_What you should do_
The records below hold a stretch from the line with "What FreeCAD Python" through the line with "liner_gap = 0.2"; return exactly those lines, ends included, and nothing more.

_Source material_
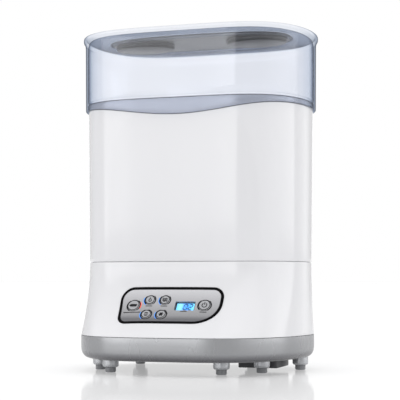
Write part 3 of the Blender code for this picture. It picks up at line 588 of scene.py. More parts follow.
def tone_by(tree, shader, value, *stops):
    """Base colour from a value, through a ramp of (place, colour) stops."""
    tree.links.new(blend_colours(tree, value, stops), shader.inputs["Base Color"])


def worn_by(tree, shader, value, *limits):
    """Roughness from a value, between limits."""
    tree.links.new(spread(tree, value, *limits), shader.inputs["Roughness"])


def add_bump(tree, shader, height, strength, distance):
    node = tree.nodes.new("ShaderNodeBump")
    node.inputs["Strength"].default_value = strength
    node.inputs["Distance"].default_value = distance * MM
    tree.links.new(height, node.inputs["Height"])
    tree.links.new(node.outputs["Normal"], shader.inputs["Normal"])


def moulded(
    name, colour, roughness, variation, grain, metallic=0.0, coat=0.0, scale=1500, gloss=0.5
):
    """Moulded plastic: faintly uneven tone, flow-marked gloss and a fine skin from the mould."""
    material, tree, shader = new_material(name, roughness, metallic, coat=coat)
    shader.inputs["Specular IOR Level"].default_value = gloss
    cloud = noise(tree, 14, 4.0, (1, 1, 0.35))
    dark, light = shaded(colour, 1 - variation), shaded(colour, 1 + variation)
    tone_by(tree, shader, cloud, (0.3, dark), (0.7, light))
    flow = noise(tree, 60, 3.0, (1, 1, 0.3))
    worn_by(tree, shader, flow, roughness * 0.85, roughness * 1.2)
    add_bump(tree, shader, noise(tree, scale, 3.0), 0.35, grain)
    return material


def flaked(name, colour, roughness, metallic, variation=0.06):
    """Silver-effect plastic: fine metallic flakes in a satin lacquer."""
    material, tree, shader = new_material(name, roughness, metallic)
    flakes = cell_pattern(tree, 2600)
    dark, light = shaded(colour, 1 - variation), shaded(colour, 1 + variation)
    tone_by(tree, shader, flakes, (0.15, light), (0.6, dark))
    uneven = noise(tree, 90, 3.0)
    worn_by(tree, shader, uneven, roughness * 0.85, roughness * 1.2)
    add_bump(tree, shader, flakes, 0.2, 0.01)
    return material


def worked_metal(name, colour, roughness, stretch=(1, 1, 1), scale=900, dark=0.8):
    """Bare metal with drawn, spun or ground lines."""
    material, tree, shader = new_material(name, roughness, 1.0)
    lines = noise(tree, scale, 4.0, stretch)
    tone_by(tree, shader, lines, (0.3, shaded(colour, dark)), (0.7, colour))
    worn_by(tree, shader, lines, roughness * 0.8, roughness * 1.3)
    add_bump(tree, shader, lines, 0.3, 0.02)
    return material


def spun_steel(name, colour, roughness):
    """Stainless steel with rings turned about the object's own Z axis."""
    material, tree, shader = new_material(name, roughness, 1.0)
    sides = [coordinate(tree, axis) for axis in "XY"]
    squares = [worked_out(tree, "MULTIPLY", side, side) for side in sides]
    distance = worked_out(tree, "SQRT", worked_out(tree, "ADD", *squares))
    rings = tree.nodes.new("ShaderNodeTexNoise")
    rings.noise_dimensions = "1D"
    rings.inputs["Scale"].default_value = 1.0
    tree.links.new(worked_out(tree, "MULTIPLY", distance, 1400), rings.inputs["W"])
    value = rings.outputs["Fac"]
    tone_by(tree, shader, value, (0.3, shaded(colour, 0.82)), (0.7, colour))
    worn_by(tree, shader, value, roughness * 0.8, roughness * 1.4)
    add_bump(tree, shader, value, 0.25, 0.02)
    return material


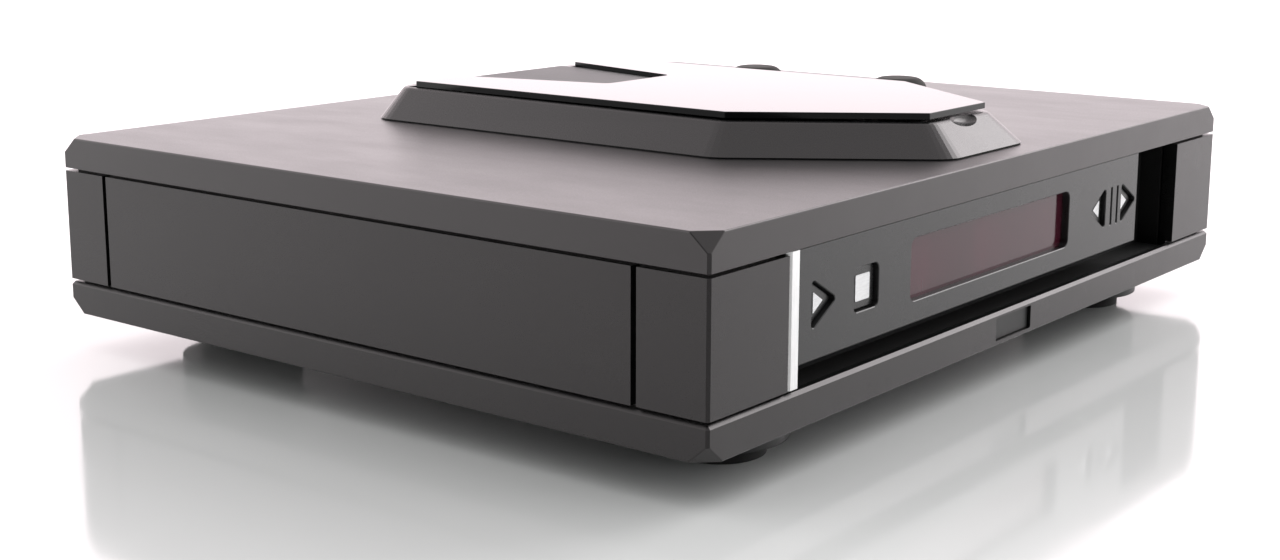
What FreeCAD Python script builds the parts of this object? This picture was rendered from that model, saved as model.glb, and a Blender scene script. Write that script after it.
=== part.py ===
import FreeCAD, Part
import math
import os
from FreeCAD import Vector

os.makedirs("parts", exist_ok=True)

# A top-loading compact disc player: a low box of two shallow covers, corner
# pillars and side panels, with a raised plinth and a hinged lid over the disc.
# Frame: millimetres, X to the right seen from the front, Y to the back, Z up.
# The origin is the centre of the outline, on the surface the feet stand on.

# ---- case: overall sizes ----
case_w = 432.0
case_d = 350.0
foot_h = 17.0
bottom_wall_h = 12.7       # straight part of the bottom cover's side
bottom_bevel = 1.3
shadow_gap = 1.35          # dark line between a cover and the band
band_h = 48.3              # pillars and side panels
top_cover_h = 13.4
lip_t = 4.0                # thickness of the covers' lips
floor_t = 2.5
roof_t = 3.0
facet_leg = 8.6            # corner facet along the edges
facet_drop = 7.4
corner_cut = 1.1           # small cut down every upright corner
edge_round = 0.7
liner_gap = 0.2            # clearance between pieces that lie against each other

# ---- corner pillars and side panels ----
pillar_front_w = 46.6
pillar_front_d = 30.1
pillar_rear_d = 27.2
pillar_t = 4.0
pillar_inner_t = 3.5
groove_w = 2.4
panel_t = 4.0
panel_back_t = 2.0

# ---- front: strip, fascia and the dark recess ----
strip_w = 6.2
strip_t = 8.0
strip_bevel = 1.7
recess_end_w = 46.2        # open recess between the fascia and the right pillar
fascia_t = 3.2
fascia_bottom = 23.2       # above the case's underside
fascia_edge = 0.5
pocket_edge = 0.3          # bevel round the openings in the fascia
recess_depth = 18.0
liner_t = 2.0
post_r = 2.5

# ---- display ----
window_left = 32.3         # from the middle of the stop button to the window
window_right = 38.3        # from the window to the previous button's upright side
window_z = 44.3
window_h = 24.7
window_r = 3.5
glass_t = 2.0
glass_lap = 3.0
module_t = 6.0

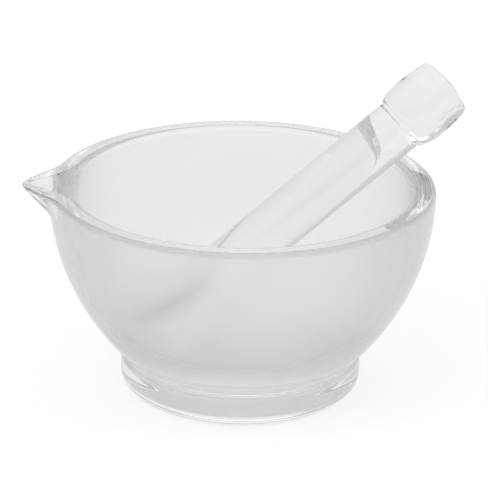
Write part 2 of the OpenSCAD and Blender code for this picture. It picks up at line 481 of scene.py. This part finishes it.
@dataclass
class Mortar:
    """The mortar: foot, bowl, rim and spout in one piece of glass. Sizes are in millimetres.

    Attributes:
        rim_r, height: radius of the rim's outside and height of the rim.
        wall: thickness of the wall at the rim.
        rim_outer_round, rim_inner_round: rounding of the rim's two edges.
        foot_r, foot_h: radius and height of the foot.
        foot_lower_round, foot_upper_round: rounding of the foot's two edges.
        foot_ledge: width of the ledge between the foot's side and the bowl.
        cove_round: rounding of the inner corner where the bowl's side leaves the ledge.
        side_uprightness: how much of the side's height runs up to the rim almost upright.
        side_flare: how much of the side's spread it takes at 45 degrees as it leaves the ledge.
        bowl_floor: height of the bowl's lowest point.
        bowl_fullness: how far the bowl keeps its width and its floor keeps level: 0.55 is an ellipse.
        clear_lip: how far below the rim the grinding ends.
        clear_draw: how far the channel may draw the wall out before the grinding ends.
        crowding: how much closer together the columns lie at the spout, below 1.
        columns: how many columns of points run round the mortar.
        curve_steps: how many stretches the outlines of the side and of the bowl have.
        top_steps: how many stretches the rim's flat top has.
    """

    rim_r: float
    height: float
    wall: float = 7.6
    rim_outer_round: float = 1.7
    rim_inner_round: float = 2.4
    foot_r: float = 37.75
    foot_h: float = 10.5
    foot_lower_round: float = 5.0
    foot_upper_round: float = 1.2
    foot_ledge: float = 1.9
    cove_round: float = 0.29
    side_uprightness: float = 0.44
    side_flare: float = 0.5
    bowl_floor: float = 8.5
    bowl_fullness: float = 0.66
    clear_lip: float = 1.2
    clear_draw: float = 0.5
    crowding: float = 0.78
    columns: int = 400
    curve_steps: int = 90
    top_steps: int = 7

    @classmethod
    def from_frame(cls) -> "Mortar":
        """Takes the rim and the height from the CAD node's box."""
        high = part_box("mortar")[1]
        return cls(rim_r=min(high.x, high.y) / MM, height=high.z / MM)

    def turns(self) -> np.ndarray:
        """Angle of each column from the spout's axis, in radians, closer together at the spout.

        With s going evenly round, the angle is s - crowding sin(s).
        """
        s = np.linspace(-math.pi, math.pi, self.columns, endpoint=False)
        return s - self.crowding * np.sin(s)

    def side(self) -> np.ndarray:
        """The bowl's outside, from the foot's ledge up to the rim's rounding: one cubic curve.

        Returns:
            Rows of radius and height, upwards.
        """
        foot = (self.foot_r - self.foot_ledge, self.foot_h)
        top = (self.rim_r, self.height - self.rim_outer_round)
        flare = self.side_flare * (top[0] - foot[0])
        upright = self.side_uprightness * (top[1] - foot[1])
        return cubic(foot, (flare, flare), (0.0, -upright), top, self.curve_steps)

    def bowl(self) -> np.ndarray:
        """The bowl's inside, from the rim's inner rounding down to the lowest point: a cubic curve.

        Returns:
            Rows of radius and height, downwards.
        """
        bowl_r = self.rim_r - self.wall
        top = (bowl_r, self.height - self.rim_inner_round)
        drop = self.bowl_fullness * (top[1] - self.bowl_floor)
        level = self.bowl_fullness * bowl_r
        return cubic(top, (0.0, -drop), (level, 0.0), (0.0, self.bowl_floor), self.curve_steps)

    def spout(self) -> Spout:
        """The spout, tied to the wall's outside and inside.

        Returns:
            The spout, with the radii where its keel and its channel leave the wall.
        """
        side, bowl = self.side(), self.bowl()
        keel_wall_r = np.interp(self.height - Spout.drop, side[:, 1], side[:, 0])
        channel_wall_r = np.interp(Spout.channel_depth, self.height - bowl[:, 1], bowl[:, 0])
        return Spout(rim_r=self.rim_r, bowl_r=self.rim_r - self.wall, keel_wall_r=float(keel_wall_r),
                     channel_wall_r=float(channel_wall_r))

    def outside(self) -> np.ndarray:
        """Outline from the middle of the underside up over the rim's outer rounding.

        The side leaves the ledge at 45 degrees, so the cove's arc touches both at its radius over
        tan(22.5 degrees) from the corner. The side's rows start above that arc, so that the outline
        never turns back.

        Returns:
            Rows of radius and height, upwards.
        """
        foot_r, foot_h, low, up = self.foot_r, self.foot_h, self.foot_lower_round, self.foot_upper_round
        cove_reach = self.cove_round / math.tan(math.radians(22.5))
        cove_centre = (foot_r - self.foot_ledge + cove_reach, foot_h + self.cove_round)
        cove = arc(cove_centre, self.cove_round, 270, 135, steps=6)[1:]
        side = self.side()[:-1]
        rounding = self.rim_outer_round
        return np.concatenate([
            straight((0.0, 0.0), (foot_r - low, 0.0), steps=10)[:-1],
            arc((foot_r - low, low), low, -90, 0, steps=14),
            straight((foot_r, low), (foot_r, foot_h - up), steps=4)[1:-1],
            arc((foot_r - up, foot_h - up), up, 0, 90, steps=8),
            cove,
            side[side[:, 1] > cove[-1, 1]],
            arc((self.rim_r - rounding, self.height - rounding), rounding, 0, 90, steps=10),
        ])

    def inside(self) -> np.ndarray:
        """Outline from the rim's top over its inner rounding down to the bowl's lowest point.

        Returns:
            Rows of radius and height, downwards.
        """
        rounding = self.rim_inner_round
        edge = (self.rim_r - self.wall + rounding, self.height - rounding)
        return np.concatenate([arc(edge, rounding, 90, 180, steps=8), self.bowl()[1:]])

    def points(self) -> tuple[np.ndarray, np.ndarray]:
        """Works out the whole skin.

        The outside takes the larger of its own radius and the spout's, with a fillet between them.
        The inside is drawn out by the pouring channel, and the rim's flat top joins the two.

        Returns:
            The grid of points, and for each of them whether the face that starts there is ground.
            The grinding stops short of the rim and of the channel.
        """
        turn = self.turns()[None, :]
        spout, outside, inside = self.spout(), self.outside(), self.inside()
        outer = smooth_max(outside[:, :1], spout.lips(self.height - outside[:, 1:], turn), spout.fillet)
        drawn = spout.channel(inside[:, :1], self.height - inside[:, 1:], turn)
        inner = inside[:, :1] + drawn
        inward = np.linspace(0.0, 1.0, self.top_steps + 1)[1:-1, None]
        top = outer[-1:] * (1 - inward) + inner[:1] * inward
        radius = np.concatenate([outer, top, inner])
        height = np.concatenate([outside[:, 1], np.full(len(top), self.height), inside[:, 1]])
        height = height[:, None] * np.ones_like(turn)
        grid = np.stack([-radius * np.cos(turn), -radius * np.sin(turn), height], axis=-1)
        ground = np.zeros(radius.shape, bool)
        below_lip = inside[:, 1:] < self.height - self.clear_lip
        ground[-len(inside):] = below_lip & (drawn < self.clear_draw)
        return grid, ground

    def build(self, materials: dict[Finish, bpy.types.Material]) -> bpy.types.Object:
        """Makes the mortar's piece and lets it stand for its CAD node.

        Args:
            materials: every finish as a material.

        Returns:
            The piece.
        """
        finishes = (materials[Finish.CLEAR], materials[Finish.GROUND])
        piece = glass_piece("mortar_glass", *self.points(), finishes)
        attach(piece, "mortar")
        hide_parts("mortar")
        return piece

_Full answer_
What FreeCAD Python script builds the parts of this object? This picture was rendered from that model, saved as model.glb, and a Blender scene script. Write that script after it.
=== part.py ===
import FreeCAD, Part
import math
import os
from FreeCAD import Vector

os.makedirs("parts", exist_ok=True)

# A top-loading compact disc player: a low box of two shallow covers, corner
# pillars and side panels, with a raised plinth and a hinged lid over the disc.
# Frame: millimetres, X to the right seen from the front, Y to the back, Z up.
# The origin is the centre of the outline, on the surface the feet stand on.

# ---- case: overall sizes ----
case_w = 432.0
case_d = 350.0
foot_h = 17.0
bottom_wall_h = 12.7       # straight part of the bottom cover's side
bottom_bevel = 1.3
shadow_gap = 1.35          # dark line between a cover and the band
band_h = 48.3              # pillars and side panels
top_cover_h = 13.4
lip_t = 4.0                # thickness of the covers' lips
floor_t = 2.5
roof_t = 3.0
facet_leg = 8.6            # corner facet along the edges
facet_drop = 7.4
corner_cut = 1.1           # small cut down every upright corner
edge_round = 0.7
liner_gap = 0.2            # clearance between pieces that lie against each other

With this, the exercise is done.